Plongée spatiale prolongée
Des scientifiques européens demandent à des volontaires de rester allongé dans une baignoire remplie d’eau pendant 10 jours dans le cadre d’une étude pionnière en immersion sèche visant à recréer certains effets des vols spatiaux sur le corps.
L’expérience Vivaldi a débuté sa troisième et dernière campagne avec 20 participants le mois dernier à la clinique spatiale du MEDES à Toulouse, en France, avec en parallèle la plus longue immersion à date, et une étude complémentaire d’alitement anti-orthostatique.
L’immersion de Vivaldi
Pendant Vivaldi III, 10 volontaires sont allongés dans des dispositifs semblables à des baignoires recouvertes d’un tissu imperméable. Ils sont maintenus au sec et en suspension uniforme dans l’eau.
Immergés jusqu’au-dessus du torse mais avec les bras et la tête au-dessus de l’eau, les participants éprouvent une sensation de flottement avec absence complète d’appui qui est assez similaire à ce que ressentent les astronautes lorsqu’ils sont à bord de la Station spatiale internationale.

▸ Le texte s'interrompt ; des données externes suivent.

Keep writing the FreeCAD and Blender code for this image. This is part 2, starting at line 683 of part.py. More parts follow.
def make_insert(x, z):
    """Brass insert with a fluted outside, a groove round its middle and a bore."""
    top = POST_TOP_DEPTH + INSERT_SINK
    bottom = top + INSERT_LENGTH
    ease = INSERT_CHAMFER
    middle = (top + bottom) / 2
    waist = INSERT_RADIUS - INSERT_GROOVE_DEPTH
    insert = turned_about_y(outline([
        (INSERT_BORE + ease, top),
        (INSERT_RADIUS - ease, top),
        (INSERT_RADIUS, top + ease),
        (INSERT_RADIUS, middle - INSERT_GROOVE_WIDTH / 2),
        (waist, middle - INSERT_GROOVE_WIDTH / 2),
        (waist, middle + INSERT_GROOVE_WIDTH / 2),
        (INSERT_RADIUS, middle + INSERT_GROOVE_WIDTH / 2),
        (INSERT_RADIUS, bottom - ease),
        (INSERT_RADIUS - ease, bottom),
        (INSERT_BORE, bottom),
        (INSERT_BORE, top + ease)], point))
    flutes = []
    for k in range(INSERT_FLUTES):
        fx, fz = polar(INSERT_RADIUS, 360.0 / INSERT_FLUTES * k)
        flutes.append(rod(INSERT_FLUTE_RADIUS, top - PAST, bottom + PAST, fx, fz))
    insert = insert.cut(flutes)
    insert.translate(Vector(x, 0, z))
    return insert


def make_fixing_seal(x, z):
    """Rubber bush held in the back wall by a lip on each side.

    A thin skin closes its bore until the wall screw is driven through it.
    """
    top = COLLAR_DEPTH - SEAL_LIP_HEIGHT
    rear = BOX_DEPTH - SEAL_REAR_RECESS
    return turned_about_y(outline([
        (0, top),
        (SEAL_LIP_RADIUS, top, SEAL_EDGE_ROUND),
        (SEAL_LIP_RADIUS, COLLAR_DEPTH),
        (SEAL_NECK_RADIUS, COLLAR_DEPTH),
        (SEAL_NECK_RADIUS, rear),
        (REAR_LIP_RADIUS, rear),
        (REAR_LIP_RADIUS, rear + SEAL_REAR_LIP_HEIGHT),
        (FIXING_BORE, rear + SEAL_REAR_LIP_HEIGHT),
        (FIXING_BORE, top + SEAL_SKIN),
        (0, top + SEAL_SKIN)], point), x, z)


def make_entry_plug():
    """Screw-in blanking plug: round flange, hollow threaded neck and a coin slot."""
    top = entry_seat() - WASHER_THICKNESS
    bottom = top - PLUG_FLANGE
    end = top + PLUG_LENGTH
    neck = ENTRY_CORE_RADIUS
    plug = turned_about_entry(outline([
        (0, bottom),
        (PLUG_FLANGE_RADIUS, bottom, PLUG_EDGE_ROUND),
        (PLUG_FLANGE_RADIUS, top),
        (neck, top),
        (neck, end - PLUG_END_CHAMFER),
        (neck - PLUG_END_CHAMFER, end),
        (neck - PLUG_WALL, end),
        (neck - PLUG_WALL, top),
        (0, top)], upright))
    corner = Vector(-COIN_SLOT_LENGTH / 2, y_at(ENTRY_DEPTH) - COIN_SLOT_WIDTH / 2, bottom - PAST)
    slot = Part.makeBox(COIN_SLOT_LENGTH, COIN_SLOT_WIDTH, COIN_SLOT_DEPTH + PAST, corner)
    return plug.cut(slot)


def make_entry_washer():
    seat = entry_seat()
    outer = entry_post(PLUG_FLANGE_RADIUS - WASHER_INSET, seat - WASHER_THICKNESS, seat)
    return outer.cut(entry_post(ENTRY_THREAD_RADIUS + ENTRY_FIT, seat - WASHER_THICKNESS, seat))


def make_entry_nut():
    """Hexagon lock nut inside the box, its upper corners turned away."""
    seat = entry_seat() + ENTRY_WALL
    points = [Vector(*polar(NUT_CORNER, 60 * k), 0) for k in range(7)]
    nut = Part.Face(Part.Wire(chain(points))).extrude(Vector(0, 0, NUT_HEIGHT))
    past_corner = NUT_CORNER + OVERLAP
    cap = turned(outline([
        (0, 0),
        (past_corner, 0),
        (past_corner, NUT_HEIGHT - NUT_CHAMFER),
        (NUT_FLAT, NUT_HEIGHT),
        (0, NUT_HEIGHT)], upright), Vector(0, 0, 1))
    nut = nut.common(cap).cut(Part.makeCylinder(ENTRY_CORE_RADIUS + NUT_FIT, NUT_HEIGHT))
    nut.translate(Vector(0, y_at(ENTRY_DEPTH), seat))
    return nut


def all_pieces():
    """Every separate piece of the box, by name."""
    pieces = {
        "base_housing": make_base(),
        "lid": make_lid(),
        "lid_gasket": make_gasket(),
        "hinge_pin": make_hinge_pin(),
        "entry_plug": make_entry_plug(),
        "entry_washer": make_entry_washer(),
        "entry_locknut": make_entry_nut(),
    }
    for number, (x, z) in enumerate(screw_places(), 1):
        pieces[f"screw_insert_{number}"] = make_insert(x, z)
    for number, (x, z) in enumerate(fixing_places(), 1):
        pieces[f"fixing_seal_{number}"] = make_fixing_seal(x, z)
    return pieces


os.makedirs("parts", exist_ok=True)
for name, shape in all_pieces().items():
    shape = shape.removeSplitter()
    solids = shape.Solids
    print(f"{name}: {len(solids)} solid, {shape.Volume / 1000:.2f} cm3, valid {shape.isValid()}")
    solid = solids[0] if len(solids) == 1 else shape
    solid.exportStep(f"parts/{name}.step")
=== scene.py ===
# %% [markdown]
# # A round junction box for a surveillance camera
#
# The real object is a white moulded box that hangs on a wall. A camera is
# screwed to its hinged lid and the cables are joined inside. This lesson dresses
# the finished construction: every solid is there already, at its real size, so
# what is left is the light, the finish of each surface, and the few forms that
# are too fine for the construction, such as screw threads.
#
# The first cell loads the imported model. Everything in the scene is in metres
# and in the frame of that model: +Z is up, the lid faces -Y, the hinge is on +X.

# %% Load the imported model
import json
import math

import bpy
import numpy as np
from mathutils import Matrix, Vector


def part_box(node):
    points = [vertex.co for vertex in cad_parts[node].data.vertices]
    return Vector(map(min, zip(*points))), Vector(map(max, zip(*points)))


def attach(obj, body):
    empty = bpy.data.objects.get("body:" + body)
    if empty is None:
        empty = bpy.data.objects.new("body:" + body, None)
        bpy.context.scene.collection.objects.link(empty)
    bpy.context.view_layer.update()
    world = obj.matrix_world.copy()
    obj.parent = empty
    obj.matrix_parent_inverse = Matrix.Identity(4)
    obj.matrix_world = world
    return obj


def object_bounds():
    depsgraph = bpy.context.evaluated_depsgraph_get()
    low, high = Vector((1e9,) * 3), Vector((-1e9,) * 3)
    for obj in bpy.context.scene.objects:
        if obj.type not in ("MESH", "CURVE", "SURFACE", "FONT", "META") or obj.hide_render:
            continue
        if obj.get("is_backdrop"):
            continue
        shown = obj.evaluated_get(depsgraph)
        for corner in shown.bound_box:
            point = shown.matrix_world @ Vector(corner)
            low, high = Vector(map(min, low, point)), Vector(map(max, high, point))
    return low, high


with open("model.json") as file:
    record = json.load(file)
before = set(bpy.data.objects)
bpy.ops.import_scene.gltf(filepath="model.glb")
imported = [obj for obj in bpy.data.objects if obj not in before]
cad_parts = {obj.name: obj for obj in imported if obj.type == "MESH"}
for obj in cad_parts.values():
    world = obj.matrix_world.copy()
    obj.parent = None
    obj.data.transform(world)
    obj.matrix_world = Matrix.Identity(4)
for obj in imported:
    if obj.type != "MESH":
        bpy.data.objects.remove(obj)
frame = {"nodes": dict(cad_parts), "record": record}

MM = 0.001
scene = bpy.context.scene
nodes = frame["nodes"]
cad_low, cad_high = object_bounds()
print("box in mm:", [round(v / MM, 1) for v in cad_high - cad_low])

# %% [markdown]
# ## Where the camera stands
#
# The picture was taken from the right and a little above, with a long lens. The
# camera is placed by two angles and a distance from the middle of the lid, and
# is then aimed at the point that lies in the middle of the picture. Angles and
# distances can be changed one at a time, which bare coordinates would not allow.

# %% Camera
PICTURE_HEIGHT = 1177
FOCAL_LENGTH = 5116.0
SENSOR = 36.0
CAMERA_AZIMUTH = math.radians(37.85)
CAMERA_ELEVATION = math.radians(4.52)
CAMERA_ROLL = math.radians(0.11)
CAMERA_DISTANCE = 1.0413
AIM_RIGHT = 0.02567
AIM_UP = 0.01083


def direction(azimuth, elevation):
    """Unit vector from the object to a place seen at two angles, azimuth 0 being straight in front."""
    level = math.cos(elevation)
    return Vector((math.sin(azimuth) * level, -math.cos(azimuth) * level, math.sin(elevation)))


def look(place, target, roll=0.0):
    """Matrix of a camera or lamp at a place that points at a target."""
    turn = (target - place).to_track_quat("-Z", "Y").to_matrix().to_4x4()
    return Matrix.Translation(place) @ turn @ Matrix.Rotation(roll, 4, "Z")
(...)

Les volontaires restent dans cette position pendant dix jours complets à l’intérieur des conteneurs remplis d’eau. Les participants participent à un large éventail d’expériences médicales et d’études scientifiques pour aider les chercheurs à comprendre comment l’espace affecte le corps humain.
Pour prendre les repas, ils utilisent une planche flottante et un oreiller au niveau du cou. Pour les pauses sanitaires, les participants sont temporairement transférés sur un chariot, mais conservent en permanence la position allongée.
Les deux campagnes précédentes de Vivaldi consistaient en une étude d’immersion sèche sur cinq jours avec des volontaires femmes et hommes. Cette dernière édition élargit le champ d’application en menant en parallèle une immersion sèche de 10 jours et un alitement anti-orthostatique de 10 jours, qui impliquent chacun 10 participants masculins.

Les deux techniques, immersion sèche et alitement anti-orthostatique, peuvent simuler les conditions rencontrées pendant un vol spatial.
« En prolongeant la durée de l’immersion sèche et en la comparant à l’alitement, nous améliorons notre compréhension de la façon dont ces modèles analogues simulent la vie dans l’espace, des différents effets physiologiques et de la complémentarité de ces modèles », explique Ann-Kathrin Vlacil, responsable de l’équipe pour la promotion de la science dans l'exploration humaine à l’ESA.
Simuler sur Terre les modifications corporelles constatées dans l’espace
En micropesanteur, le corps des astronautes subit un large éventail de changements dus à l’absence de gravité – ils perdent de la densité musculaire et osseuse, la forme de leurs globes oculaires peut changer, et les fluides se déplacent vers le cerveau.

L’immersion sèche supprime le poids du corps, ce qui crée des conditions similaires à la micropesanteur, tandis que l’alitement imite le déplacement des fluides et l’inactivité ressentie dans l’espace à cause de la micropesanteur.
Ces deux méthodes induisent des changements physiologiques sur les systèmes neurologiques, cardiovasculaires et métaboliques.
Les chercheurs étudient également les changements hormonaux, les réponses immunitaires et les connexions entre le système nerveux et le système visuel.
Ces conditions analogues permettent aux scientifiques d’effectuer eux-mêmes des évaluations médicales et de surveiller de près les changements corporels en temps réel.
Et sur Terre ?
Les campagnes Vivaldi visent à atténuer les risques pour la santé des astronautes et à concevoir de meilleures contre-mesures pour l’exploration humaine au-delà de la Terre, mais ces recherches pourraient également se traduire par de meilleurs soins de santé sur Terre.

« Il est essentiel pour l’exploration spatiale humaine de combler le fossé entre les vols spatiaux et la recherche au sol. Nos découvertes ont des implications significatives pour la médecine terrestre, notamment dans le cadre des troubles liés au vieillissement », explique Marc-Antoine Custaud, chef du groupe d’Experts des campagnes d’alitement et d’immersion sèche de l’ESA à l’Université d’Angers, France.
Les résultats pourraient également aider à concevoir de nouveaux traitements pour les patients alités pendant de longues périodes, les personnes âgées et celles souffrant de troubles musculo-squelettiques.